What is needed
Take every line from the material that has the word "handed" in it.

The data
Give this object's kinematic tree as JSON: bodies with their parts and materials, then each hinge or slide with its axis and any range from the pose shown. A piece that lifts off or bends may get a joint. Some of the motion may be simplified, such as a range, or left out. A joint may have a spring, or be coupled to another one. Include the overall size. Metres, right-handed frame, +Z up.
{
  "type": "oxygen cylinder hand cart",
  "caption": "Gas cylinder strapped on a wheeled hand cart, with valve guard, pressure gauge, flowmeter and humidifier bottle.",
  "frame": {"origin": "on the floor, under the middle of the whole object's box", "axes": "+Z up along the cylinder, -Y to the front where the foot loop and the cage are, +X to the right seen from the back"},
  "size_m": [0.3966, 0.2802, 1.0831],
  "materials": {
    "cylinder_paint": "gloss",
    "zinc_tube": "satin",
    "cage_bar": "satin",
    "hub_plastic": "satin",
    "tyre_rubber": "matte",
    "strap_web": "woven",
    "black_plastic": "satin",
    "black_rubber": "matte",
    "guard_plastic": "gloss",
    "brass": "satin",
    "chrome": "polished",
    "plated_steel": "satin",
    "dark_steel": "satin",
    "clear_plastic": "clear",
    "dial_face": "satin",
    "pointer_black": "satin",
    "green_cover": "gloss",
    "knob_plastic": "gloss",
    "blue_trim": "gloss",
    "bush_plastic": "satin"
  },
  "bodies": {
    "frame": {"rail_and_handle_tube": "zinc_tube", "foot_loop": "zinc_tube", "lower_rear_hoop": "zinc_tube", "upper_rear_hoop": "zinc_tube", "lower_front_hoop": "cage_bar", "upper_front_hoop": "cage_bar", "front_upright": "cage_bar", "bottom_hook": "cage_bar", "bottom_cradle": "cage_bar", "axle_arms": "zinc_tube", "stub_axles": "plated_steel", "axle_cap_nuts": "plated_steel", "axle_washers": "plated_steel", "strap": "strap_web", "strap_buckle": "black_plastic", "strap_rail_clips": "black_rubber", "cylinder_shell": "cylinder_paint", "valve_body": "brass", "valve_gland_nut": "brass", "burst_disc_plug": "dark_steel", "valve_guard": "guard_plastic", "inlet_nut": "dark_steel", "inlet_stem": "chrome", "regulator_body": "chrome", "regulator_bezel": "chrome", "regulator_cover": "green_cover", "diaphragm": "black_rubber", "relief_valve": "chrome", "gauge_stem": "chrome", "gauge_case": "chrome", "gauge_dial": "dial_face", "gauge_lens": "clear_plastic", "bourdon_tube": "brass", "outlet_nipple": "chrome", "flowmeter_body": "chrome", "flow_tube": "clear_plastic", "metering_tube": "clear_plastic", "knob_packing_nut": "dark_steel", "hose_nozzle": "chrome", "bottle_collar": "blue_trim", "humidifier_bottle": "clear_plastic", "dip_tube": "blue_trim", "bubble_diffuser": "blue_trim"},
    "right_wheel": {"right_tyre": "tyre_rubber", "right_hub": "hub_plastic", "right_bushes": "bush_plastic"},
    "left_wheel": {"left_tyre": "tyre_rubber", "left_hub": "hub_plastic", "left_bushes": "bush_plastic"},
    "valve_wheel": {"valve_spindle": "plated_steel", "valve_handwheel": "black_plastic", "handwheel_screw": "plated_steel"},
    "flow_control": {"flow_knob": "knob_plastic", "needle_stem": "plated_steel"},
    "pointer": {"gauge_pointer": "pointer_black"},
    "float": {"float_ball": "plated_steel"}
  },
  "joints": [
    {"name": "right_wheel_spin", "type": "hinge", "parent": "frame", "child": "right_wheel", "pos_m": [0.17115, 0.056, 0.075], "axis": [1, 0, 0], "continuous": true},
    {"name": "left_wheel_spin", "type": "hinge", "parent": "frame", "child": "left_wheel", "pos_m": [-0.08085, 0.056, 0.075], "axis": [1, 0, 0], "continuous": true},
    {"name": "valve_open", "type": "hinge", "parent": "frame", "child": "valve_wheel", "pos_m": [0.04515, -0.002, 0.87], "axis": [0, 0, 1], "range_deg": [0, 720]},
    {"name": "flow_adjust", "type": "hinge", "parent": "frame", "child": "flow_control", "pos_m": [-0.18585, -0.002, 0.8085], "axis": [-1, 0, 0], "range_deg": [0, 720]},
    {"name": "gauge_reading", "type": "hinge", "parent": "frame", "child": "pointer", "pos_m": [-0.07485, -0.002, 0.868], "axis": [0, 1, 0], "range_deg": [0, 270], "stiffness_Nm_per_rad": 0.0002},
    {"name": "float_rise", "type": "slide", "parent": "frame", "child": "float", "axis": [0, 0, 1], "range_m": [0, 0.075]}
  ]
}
...
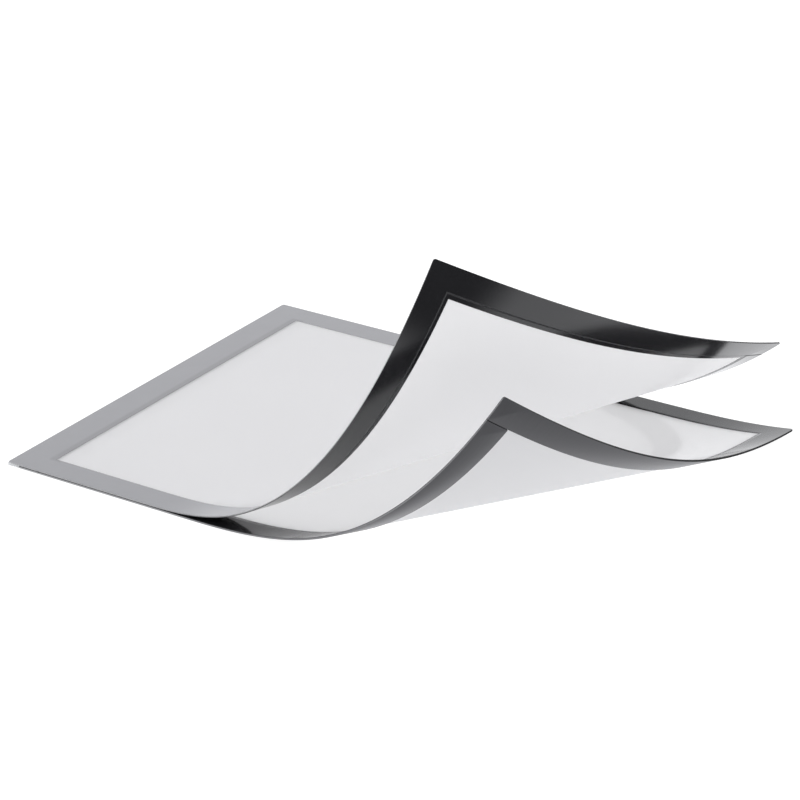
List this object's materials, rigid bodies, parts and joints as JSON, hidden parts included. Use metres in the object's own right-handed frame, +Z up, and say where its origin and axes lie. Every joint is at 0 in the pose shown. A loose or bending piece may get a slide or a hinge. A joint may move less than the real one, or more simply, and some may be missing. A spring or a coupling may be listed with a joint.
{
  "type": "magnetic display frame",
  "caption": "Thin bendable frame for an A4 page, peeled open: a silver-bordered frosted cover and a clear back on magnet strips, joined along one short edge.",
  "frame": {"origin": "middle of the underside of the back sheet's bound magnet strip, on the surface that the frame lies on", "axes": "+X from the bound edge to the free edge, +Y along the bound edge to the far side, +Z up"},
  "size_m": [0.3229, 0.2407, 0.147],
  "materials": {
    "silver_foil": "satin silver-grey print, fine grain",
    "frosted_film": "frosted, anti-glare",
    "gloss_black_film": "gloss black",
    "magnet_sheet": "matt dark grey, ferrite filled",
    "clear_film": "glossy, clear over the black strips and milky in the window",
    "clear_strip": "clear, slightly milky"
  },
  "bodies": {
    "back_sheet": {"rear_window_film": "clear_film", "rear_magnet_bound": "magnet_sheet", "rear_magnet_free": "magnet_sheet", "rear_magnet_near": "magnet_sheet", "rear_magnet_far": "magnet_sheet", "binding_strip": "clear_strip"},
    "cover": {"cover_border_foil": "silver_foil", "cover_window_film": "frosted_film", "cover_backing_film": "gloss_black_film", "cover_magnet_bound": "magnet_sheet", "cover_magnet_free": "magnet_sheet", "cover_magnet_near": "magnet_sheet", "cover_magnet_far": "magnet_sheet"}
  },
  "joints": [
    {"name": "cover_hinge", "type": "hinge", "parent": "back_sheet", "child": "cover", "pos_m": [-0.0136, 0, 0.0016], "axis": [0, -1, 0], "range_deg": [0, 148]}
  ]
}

Written response
Give this object's kinematic tree as JSON: bodies with their parts and materials, then each hinge or slide with its axis and any range from the pose shown. A piece that lifts off or bends may get a joint. Some of the motion may be simplified, such as a range, or left out. A joint may have a spring, or be coupled to another one. Include the overall size. Metres, right-handed frame, +Z up.
List this object's materials, rigid bodies, parts and joints as JSON, hidden parts included. Use metres in the object's own right-handed frame, +Z up, and say where its origin and axes lie. Every joint is at 0 in the pose shown. A loose or bending piece may get a slide or a hinge. A joint may move less than the real one, or more simply, and some may be missing. A spring or a coupling may be listed with a joint.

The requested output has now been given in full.